In a research report, Mark Lewis, the Global Head of Sustainability Research for BNP Paribas Asset Management, concluded “that oil needs a long-term breakeven price of USD 10 – 20/barrel to remain competitive in mobility.”
The economics of renewables are impossible for oil to compete with when looked at over the cycle
Renewable electricity has a short-run marginal cost of zero, is cleaner environmentally, could readily replace up to 40% of global oil demand
The oil industry should remember the fate of utilities.”
ESG Investors
Environmental, Social, and Governance (“ESG”) concerns are guiding investment selection for a growing group of investors, and the oil industry has been targeted for divestment. For example, in 2019, the Nordic Government Pension Fund Global, one of the world’s largest funds, was given the go ahead to divest in fossil fuels.
It is estimated that $40.43 trillion has been targeted for divestment across 1508 institutions.
In addition to the Norwegian Sovereign Wealth Fund, a host of notable institutions have joined the divestiture movement, as shown below.
Conclusions
Contrary to the quote above that the outlook for oilfield services “is one of the most compelling outlooks” in over 35 years, the tide has turned against the future of the oil and gas industry. For climate reasons, the energy transition to renewable fuels is still in its early stages but could replace fossil fuels over the coming decades to provide energy for transportation, which is about 40 percent of the oil market.

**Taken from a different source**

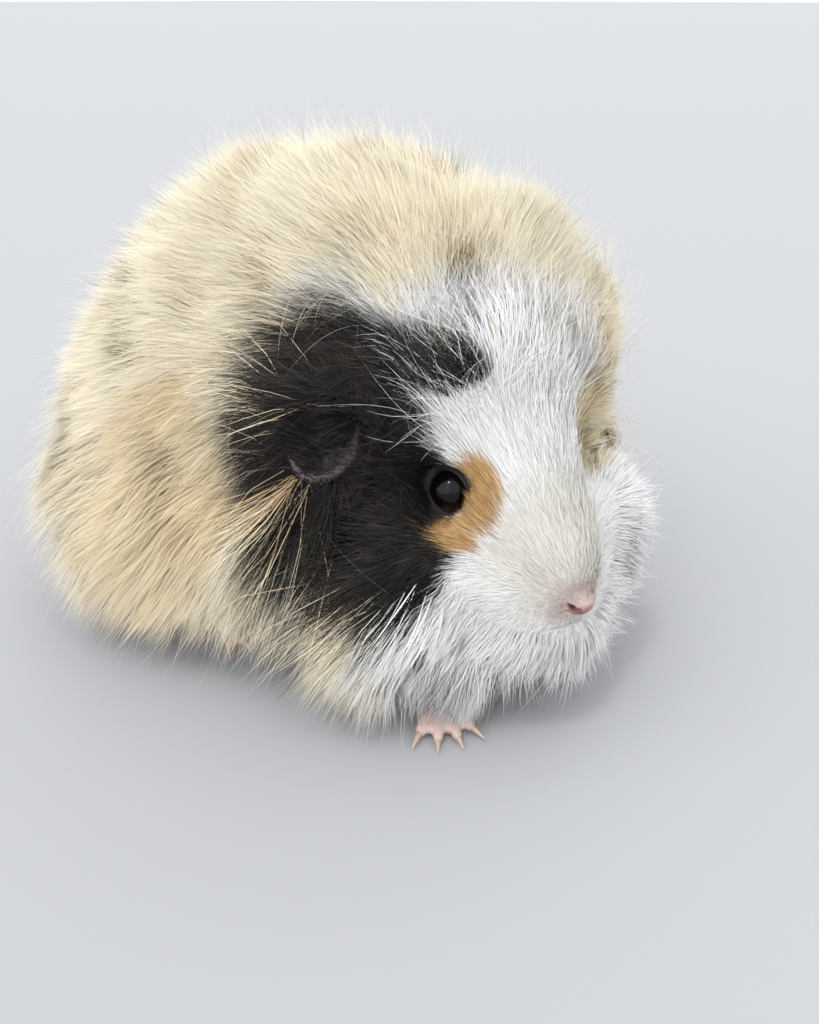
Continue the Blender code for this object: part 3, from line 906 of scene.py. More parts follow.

The current spike in oil prices is a reminder that the world is still dependent on oil, but most investors take a longer-term view. They prefer investments in electric vehicle companies, such as Tesla (TSLA), much more so than oilfield service companies.
The price spike did relatively little to lift XES. The data does not support a rise in the demand for oilfield services longer-term. And XES is a long-term play, not one that is highly influenced by short-term oil prices, unlike other ETFs that are based on futures prices. So the rise in XES is an opportunity to short it rather than buy it.